Autonomy: With the right company credit card policy in place, you can rest easy knowing your staff will handle the day-to-day business transactions without having to take you away from the most important tasks. It can also instil in them a sense of autonomy and trust, meaning your team is more likely to form a cohesive unit and stick around for the long term.

Complete control: You get to control employee spending and even receive insights that can improve your business. With total oversight of corporate credit card spending, you’ll be able to monitor your cash flow in real-time and spot any areas that could be streamlined for a better bottom line.

Create a company credit card policy

Every part of a business involves risk.
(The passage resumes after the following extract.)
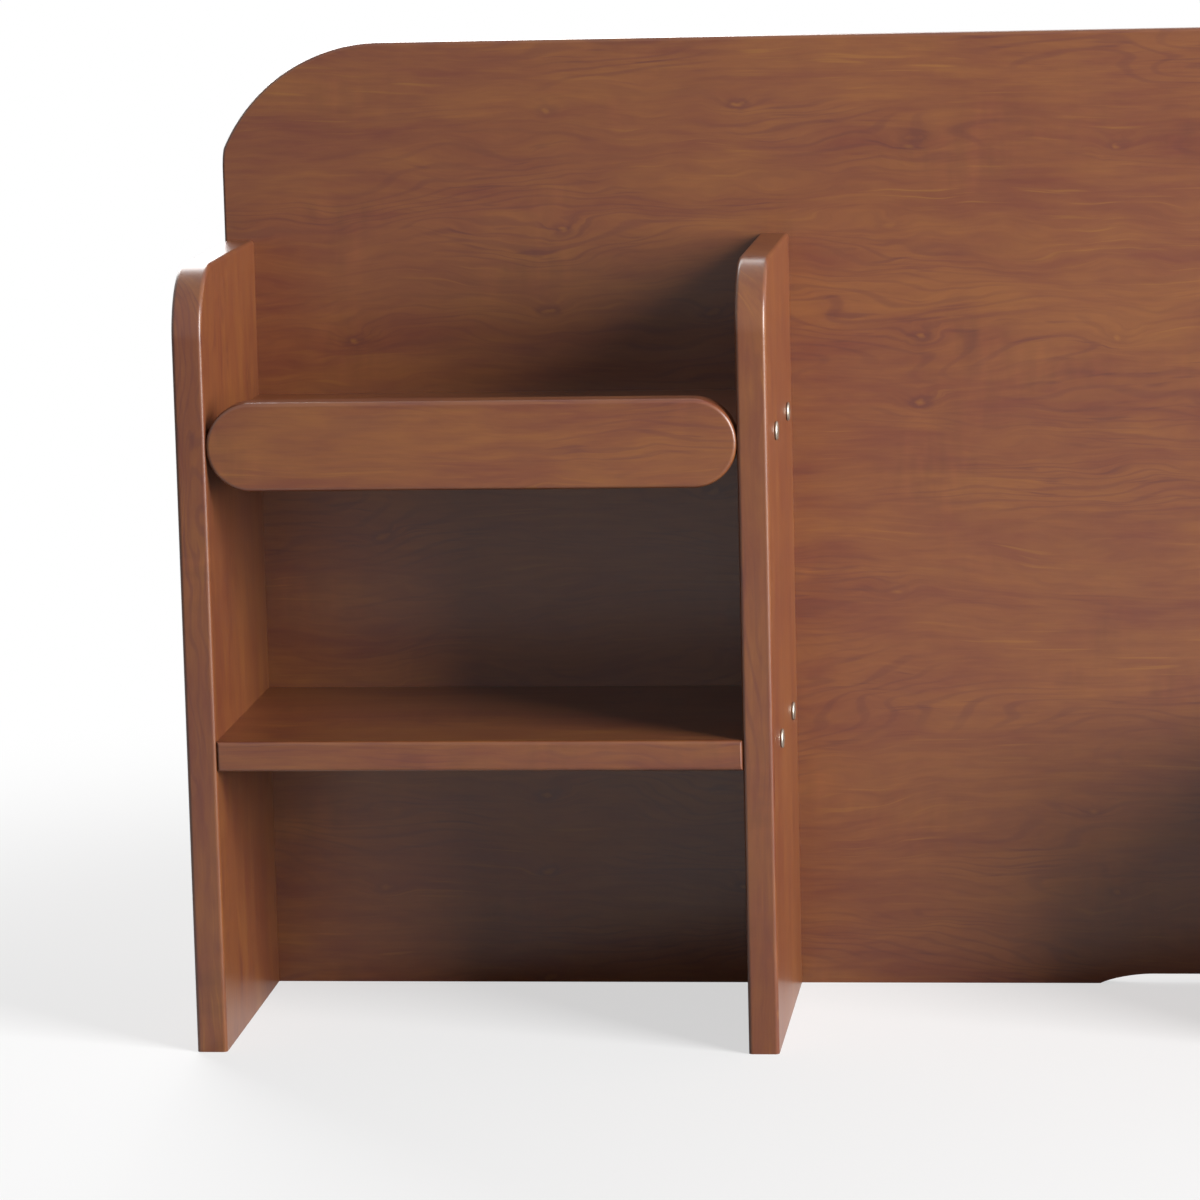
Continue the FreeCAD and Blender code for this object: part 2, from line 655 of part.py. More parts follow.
def build_tall_unit():
    """Everything of the tall unit at the left end."""
    tall_upright("left_outer_upright", "sheet.tall_outer_x", True)
    tall_upright("left_inner_upright", "sheet.tall_inner_x", False)
    shelf("left_lower_shelf", "sheet.tall_shelf_x", "sheet.lower_shelf_top",
          "sheet.tall_bay", "0", tall_shelf_screws())
    upper = shelf("left_upper_shelf", "sheet.tall_shelf_x", "sheet.upper_shelf_top",
                  "sheet.tall_bay", "sheet.rail_thickness", tall_shelf_screws())
    add_rail_bores(upper)
    front_rail()
    bolts("left_outer_side_bolts", "right", "sheet.tall_outer_x", "sheet.bolt_y",
          "sheet.lower_axis", 2)
    bolts("left_inner_side_bolts", "left", "sheet.tall_inner_x + sheet.board",
          "sheet.bolt_y + sheet.bolt_spacing", "sheet.lower_axis", 2)
    for place in ("lower", "upper"):
        barrel_nuts("left_%s_shelf_nuts" % place, "sheet.tall_inner_x",
                    "sheet.%s_shelf_top" % place, "sheet.nut_reach")
        shelf_dowels("left_%s_shelf_dowels" % place, "sheet.tall_shelf_x",
                     "sheet.%s_axis" % place, "sheet.tall_bay")
    rail_dowels()
    foot_inserts("left_foot_inserts", "sheet.tall_inner_x", "sheet.tall_bay + sheet.board")
    back_screws("left_upright_back_screws", "sheet.tall_outer_x + sheet.board / 2",
                "sheet.screw_from_end", ("sheet.tall_bay + sheet.board", 2),
                ("3 * sheet.tall_screw_step", 4))
    back_screws("left_shelf_back_screws", "sheet.tall_shelf_x + sheet.shelf_screw_inset",
                "sheet.lower_axis", ("sheet.tall_bay - 2 * sheet.shelf_screw_inset", 2),
                ("sheet.shelf_step", 2))


def build_low_unit():
    """Everything of the low unit at the right end."""
    low_upright("right_inner_upright", "sheet.low_inner_x", True)
    low_upright("right_outer_upright", "sheet.low_outer_x", False)
    shelf("right_shelf", "sheet.low_shelf_x", "sheet.lower_shelf_top",
          "sheet.low_bay", "0", low_shelf_screws())
    bolts("right_inner_side_bolts", "right", "sheet.low_inner_x", "sheet.bolt_y",
          "sheet.lower_axis", 1)
    bolts("right_outer_side_bolts", "left", "sheet.low_outer_x + sheet.board",
          "sheet.bolt_y + sheet.bolt_spacing", "sheet.lower_axis", 1)
    barrel_nuts("right_shelf_nuts", "sheet.low_outer_x", "sheet.lower_shelf_top",
                "sheet.low_nut_reach")
    shelf_dowels("right_shelf_dowels", "sheet.low_shelf_x", "sheet.lower_axis",
                 "sheet.low_bay")
    foot_inserts("right_foot_inserts", "sheet.low_outer_x", "sheet.low_bay + sheet.board")
    back_screws("right_upright_back_screws", "sheet.low_inner_x + sheet.board / 2",
                "sheet.screw_from_end", ("sheet.low_bay + sheet.board", 2),
                ("sheet.low_screw_step", 2))
    back_screws("right_shelf_back_screws", "sheet.low_shelf_x + sheet.low_shelf_screw_inset",
                "sheet.lower_axis", ("sheet.low_bay - 2 * sheet.low_shelf_screw_inset", 3),
                ("0", 1))


def check_and_export():
    """Refuse a faulty body, then write every body to its own STEP file."""
    doc.recompute()
    for item in doc.Objects:
        if "Invalid" in item.State or "Error" in item.State:
            raise RuntimeError("%s did not compute" % item.Label)
    os.makedirs("parts", exist_ok=True)
    for body in doc.findObjects("PartDesign::Body"):
        if body.Shape.isNull() or not body.Shape.isValid():
            raise RuntimeError("%s has a faulty shape" % body.Label)
        body.Shape.exportStep("parts/%s.step" % body.Label)
        print("%-28s %2d solids  %9.0f mm3"
              % (body.Label, len(body.Shape.Solids), body.Shape.Volume))


back_panel()
build_tall_unit()
build_low_unit()
check_and_export()
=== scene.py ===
"""Looks of a cherry-stained desk hutch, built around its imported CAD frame.

The hutch is a tall back panel that carries a two-shelf unit at its left end and a
low shelf at its right end.  Every length is in metres, X runs to the right, Y to
the rear and Z up, and the origin is the middle of the foot print on the desk top.
"""

import itertools
import logging
import math
from dataclasses import dataclass, field
from enum import Enum
from typing import Callable, Sequence

import bmesh
import bpy
from mathutils import Matrix, Vector


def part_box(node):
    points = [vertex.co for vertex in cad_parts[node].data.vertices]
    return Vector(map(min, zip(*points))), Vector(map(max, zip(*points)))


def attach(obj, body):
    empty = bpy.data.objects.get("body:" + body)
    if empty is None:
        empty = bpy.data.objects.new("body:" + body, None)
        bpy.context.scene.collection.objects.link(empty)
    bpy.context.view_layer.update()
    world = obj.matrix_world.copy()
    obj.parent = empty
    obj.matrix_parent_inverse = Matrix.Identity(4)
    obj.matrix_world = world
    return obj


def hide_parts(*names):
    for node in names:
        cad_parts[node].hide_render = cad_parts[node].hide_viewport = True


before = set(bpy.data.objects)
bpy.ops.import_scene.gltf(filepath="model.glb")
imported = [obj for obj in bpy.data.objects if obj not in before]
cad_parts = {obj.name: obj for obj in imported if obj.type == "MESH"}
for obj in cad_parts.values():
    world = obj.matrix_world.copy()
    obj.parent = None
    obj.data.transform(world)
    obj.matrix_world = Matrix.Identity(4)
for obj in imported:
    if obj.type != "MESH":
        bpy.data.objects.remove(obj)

LOG = logging.getLogger("hutch")
BODY = "root"
MM = 0.001
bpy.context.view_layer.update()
WHITE = (1.0, 1.0, 1.0, 1.0)
BORE_STEPS = 32
BORE_PLAY = 0.1 * MM
MERGE_REACH = 0.01 * MM
UP = Vector((0.0, 0.0, 1.0))
FORWARDS = Vector((0.0, -1.0, 0.0))

Edge = bmesh.types.BMEdge
Face = bmesh.types.BMFace
Piece = bpy.types.Object
Owner = bpy.types.Material | bpy.types.World
Colour = tuple[float, float, float]
Rate = tuple[float, float, float]
Profile = Sequence[tuple[float, float]]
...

Giving your trusted staff access to a corporate credit card or charge card will open you up to risks. To combat these potential threats, you need to develop and implement a comprehensive policy surrounding the use of company cards.

Scale spending limits according to each role

One of the best functions of a corporate credit card is the ability to customise usage limits for individual employees. To make the most of this feature, take stock of all your employees and work out an appropriate limit for their expenses. Some corporate cards issuers can even restrict cardholders to spending in chosen categories.

For example, a member of the sales team who goes out on the road regularly will require a larger limit than an in-house IT worker who only makes minor business purchases every few months.

In all cases, take care to monitor the spending habits of your staff on an ongoing basis. The great thing about corporate and business cards is that all the spending information is recorded in one central location. That means you can monitor spending in real-time and ensure limits are not exceeded and personal expenses are not incurred.

The bottom line: Less paperwork, more rewards

So the benefits of a company credit card are clear, especially given that it frees up business owners, directors and financial staff to tackle more important tasks. But that shouldn’t be the only reason you seek out a business or corporate card.

Having a single credit card account with as many employee cards as you need means there will be far less paperwork to wade through each month. And with the right company policy in place, the onus is on the employee to record all receipts and submit their monthly usage reports.

What’s more, with a large number of employees making business-related purchases on your company credit card, you get all the added benefits.

The overarching takeaway is that your business can’t just be good on offence, it needs a rock solid defence. Business owners need to maintain control over the company’s money, who has access to the credit limit and the spending habits of their team. A business or corporate credit card can help your business grow, but it should always be adopted with the potential liability risks in mind. Do your due diligence and ensure a solid company policy is in place, and you’ll be in a better position to boost business while reducing liability.